// -------------------------------------------------------------
// cuDPP -- CUDA Data Parallel Primitives library
// -------------------------------------------------------------
// $Revision: 5632 $
// $Date: 2009-07-01 14:36:01 +1000 (Wed, 01 Jul 2009) $
// -------------------------------------------------------------
// This source code is distributed under the terms of license.txt in
// the root directory of this source distribution.
// -------------------------------------------------------------

/**
 * @file
 * cudpp_globals.h
 *
 * @brief Global declarations defining machine characteristics of GPU target
 * These are currently set for best performance on G8X GPUs.  The optimal
 * parameters may change on future GPUs.

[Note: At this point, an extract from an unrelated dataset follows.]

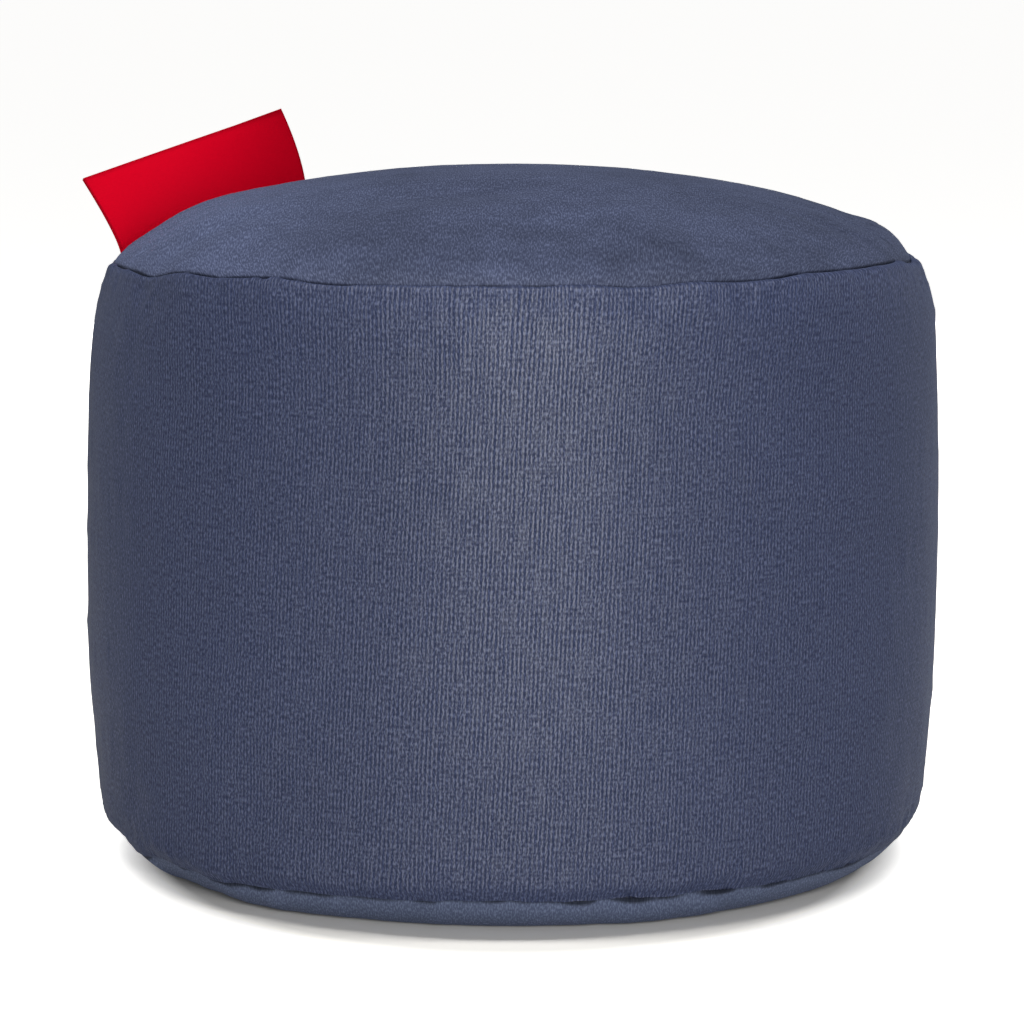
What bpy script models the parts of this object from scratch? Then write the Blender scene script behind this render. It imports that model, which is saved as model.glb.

In the future, we hope to make
 * CUDPP a self-tuning library.
 */

#ifndef __CUDPP_GLOBALS_H__
#define __CUDPP_GLOBALS_H__

const int NUM_BANKS = 16;                        /**< Number of shared memory banks */
const int LOG_NUM_BANKS = 4;                     /**< log_2(NUM_BANKS) */
const int CTA_SIZE = 128;                        /**< Number of threads in a CTA */
const int WARP_SIZE = 32;                        /**< Number of threads in a warp */
const int LOG_CTA_SIZE = 7;                      /**< log_2(CTA_SIZE) */
const int LOG_WARP_SIZE = 5;                     /**< log_2(WARP_SIZE) */
const int LOG_SIZEOF_FLOAT = 2;                  /**< log_2(sizeof(float)) */
const int SCAN_ELTS_PER_THREAD = 8;              /**< Number of elements per scan thread */
const int SEGSCAN_ELTS_PER_THREAD = 8;     /**< Number of elements per segmented scan thread */

const int maxSharedMemoryPerBlock = 16384; /**< Number of bytes of shared
                                              memory in each block */
const int maxThreadsPerBlock = CTA_SIZE;   /**< Maximum number of
                                             * threads in a CTA */

#define AVOID_BANK_CONFLICTS /**< Set if by default, we want our
                              * shared memory allocation to perform
                              * additional computation to avoid bank
                              * conflicts */

#ifdef AVOID_BANK_CONFLICTS
#define CONFLICT_FREE_OFFSET(index) ((index) >> LOG_NUM_BANKS)
#else
#define CONFLICT_FREE_OFFSET(index) (0)
#endif

#endif // __CUDPP_GLOBALS_H__

// Leave this at the end of the file
// Local Variables:
// mode:c++
// c-file-style: "NVIDIA"
// End: